STATED PROBLEM:
Nothing outside the stretch should be returned: give exactly the lines from the line containing "What three.js and" through the line containing "const FORWARD = new THREE.Vector3(0, -1, 0);", including both.

Lines of data

** Begin **

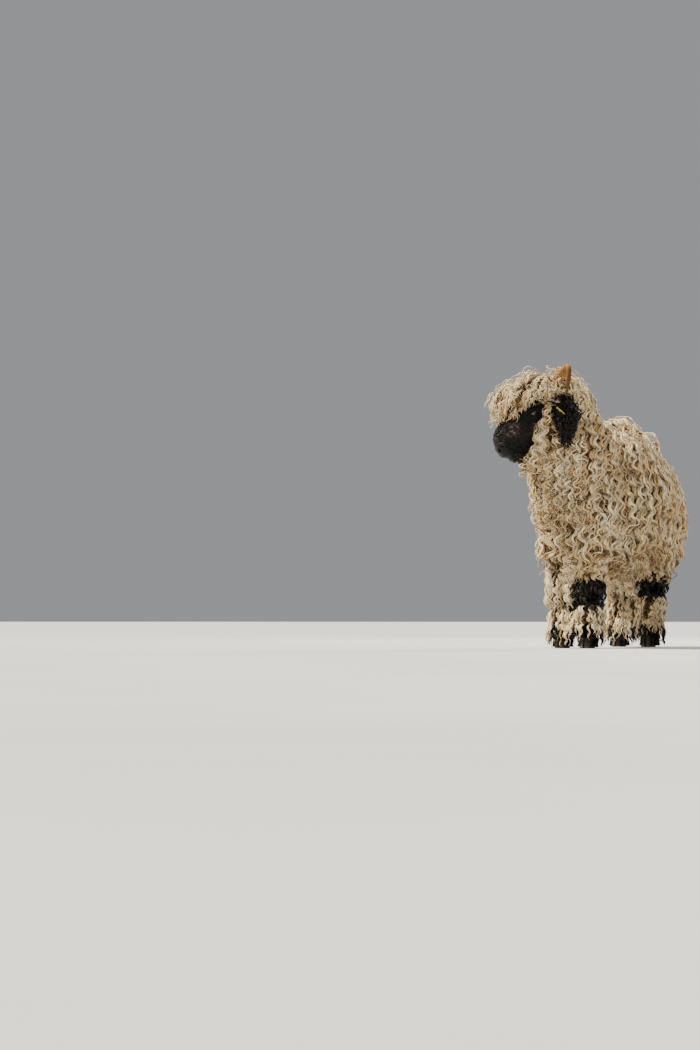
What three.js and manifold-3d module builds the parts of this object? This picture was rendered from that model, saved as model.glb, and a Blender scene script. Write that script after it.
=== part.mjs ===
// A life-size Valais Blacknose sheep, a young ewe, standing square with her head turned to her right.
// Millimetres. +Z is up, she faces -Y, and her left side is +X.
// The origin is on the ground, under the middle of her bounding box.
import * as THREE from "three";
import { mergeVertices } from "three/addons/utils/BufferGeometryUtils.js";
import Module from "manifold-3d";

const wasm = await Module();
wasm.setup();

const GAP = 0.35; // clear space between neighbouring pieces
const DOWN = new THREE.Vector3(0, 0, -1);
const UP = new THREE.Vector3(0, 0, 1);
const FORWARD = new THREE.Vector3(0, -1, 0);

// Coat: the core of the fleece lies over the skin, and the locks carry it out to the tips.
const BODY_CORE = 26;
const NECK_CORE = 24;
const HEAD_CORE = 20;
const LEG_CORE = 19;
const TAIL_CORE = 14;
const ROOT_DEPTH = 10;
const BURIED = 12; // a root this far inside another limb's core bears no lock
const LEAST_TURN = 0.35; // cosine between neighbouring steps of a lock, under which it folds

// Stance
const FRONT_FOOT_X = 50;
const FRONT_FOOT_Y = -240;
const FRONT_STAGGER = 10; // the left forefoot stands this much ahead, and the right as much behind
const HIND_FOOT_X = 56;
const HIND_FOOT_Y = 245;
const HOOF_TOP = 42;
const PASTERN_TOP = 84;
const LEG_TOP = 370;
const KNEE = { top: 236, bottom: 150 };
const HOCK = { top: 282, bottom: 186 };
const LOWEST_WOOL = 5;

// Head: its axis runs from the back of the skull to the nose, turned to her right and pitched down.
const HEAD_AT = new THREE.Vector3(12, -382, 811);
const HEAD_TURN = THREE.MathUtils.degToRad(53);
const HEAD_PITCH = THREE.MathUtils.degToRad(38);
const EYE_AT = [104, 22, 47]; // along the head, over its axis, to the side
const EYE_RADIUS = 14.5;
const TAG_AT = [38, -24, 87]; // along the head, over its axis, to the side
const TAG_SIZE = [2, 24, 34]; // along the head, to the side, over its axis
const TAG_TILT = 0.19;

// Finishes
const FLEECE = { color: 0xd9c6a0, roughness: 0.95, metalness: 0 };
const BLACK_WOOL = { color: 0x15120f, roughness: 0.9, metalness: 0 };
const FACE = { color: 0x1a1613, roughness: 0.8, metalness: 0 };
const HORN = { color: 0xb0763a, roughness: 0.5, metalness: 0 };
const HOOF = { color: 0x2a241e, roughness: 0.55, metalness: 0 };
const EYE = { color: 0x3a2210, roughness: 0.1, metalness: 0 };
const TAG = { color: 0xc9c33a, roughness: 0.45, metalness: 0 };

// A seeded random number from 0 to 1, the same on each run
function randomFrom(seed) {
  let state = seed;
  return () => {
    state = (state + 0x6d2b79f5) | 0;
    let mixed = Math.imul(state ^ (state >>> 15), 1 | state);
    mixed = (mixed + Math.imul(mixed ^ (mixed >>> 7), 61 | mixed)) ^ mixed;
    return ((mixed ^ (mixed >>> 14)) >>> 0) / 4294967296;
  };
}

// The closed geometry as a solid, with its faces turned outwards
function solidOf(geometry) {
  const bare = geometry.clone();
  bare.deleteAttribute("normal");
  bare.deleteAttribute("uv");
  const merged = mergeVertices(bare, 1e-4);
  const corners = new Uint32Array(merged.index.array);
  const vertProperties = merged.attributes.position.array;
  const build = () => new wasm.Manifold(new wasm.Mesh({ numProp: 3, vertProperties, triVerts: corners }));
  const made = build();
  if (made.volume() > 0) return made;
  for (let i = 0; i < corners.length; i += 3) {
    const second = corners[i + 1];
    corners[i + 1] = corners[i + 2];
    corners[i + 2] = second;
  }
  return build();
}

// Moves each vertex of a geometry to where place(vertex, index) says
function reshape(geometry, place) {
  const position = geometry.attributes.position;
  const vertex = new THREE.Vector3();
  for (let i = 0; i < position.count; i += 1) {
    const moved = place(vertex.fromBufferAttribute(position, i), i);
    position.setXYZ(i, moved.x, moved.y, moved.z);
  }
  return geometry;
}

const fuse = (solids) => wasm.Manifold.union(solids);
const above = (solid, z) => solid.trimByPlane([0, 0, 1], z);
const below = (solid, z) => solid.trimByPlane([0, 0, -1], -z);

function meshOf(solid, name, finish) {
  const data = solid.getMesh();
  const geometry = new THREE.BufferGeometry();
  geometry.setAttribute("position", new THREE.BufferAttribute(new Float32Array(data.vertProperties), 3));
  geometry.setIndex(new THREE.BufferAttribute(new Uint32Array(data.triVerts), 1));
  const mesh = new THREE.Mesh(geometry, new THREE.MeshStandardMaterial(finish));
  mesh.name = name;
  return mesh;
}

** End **
** Begin **

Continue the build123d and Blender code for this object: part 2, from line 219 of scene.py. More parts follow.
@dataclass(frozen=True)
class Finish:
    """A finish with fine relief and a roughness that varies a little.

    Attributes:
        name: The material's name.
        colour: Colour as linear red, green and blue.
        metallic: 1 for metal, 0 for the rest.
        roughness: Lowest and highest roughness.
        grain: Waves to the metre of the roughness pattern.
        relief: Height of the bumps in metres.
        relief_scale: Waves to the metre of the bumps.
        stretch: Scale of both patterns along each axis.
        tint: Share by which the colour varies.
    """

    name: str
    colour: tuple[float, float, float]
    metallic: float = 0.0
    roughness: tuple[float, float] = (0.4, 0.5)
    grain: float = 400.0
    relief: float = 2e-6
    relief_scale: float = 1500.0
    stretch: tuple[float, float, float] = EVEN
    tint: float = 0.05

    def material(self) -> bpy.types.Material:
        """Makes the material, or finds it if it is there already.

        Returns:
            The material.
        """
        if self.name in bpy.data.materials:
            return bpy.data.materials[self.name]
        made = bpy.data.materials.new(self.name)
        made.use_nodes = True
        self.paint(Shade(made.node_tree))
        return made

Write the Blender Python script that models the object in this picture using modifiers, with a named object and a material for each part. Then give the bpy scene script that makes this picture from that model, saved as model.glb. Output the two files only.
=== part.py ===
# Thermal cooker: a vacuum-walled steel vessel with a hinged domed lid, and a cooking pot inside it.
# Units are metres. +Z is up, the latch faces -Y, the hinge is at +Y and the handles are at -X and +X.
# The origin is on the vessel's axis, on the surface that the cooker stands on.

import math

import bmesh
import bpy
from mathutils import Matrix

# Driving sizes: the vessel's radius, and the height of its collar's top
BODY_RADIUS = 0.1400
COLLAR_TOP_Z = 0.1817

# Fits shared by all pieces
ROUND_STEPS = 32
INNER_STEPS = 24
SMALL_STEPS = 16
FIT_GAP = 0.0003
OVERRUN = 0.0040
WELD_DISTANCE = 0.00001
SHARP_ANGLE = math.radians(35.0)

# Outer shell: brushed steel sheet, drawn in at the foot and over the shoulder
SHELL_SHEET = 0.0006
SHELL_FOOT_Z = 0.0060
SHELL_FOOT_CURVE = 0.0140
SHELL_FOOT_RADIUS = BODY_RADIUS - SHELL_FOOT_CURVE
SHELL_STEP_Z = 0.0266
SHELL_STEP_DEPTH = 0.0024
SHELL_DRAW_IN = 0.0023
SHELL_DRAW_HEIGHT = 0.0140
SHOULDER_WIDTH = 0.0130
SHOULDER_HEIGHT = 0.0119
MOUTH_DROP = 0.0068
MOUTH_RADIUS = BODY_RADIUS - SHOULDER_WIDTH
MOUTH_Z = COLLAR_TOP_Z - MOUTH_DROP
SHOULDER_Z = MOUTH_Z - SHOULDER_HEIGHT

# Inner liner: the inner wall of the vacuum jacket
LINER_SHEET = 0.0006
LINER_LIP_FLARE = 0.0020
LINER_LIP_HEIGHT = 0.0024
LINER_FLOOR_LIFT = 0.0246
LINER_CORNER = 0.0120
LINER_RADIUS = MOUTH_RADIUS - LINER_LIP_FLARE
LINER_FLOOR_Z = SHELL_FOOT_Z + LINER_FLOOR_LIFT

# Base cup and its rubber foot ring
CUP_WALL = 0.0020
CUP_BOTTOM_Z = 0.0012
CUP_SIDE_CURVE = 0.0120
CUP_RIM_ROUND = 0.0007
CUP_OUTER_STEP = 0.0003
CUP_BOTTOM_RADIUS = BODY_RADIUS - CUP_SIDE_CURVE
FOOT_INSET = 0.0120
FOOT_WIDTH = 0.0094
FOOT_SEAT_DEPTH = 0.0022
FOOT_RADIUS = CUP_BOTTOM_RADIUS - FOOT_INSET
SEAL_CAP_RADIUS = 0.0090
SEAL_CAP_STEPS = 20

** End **
** Begin **

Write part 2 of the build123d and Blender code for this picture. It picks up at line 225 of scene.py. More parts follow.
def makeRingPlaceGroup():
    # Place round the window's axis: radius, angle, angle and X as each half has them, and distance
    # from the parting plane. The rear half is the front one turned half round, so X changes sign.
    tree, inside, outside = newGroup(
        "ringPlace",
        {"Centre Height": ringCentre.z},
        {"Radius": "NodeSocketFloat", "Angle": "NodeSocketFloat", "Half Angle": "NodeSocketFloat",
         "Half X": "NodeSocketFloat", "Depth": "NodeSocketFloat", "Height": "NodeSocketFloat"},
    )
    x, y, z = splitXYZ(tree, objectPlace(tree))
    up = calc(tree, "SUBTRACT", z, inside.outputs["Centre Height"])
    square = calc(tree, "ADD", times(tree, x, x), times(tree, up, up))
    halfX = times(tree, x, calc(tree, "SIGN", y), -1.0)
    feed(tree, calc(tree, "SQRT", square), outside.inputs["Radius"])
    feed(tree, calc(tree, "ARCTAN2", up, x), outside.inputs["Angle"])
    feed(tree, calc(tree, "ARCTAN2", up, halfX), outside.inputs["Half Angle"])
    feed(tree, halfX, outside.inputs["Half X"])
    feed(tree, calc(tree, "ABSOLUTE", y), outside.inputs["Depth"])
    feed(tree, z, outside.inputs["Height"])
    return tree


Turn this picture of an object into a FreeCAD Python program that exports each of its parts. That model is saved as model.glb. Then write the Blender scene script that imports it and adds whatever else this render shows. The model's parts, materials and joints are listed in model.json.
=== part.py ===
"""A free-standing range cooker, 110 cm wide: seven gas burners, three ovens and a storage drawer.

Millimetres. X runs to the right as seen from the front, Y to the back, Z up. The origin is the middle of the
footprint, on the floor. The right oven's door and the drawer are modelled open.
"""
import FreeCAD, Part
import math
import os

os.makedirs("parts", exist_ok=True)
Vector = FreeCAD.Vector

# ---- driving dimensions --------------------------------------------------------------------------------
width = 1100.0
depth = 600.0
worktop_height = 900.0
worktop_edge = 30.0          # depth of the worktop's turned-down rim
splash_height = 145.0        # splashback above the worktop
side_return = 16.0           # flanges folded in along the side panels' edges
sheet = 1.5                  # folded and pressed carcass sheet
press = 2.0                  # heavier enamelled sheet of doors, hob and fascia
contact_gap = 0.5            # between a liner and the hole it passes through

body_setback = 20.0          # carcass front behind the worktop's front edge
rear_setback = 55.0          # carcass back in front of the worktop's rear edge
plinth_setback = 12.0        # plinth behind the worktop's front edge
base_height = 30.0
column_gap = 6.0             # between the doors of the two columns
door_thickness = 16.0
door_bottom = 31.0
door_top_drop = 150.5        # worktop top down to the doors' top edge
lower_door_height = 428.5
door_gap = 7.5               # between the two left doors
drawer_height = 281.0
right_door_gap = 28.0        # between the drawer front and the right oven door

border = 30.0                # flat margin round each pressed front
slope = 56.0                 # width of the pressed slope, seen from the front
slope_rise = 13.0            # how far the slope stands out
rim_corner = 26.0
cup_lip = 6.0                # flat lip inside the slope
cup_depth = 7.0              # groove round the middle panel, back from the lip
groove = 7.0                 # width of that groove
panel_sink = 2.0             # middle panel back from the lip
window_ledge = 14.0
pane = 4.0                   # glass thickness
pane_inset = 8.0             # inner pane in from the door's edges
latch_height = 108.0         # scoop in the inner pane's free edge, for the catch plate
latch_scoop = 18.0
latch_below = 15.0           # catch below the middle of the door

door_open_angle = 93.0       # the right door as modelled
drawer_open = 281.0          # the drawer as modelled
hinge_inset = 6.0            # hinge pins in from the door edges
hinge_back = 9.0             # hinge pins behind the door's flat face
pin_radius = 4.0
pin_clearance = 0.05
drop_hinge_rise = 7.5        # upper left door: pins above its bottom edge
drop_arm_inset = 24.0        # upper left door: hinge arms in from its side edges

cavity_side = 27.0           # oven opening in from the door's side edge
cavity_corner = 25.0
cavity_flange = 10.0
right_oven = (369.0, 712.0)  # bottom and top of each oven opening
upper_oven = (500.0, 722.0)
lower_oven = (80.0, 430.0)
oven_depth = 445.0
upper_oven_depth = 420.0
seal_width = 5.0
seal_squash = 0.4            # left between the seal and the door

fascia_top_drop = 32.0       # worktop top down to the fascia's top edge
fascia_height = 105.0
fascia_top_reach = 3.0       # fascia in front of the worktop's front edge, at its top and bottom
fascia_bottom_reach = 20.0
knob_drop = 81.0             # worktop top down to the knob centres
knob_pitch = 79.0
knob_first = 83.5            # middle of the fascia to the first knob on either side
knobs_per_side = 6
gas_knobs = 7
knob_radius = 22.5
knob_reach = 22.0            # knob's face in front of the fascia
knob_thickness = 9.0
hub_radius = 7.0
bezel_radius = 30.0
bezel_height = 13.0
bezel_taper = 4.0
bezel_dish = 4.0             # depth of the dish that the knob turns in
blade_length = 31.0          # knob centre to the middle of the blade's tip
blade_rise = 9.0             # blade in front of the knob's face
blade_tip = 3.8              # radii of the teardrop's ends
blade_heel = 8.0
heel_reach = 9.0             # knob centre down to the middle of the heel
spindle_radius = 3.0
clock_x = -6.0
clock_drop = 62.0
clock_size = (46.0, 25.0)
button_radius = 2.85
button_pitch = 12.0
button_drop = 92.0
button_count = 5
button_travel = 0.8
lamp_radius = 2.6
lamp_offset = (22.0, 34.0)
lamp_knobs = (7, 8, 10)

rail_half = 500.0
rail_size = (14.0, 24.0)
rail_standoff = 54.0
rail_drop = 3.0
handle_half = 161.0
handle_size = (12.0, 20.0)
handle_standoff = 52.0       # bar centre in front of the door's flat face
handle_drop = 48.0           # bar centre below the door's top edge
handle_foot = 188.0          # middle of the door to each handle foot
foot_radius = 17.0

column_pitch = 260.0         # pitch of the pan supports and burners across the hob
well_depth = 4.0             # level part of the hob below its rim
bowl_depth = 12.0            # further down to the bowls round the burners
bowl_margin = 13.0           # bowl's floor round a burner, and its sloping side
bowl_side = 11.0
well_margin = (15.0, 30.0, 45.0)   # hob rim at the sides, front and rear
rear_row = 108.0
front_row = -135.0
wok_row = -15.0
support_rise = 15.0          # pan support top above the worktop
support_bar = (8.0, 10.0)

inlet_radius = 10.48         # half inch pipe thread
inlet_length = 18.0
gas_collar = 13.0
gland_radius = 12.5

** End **

RESULT:
What three.js and manifold-3d module builds the parts of this object? This picture was rendered from that model, saved as model.glb, and a Blender scene script. Write that script after it.
=== part.mjs ===
// A life-size Valais Blacknose sheep, a young ewe, standing square with her head turned to her right.
// Millimetres. +Z is up, she faces -Y, and her left side is +X.
// The origin is on the ground, under the middle of her bounding box.
import * as THREE from "three";
import { mergeVertices } from "three/addons/utils/BufferGeometryUtils.js";
import Module from "manifold-3d";

const wasm = await Module();
wasm.setup();

const GAP = 0.35; // clear space between neighbouring pieces
const DOWN = new THREE.Vector3(0, 0, -1);
const UP = new THREE.Vector3(0, 0, 1);
const FORWARD = new THREE.Vector3(0, -1, 0);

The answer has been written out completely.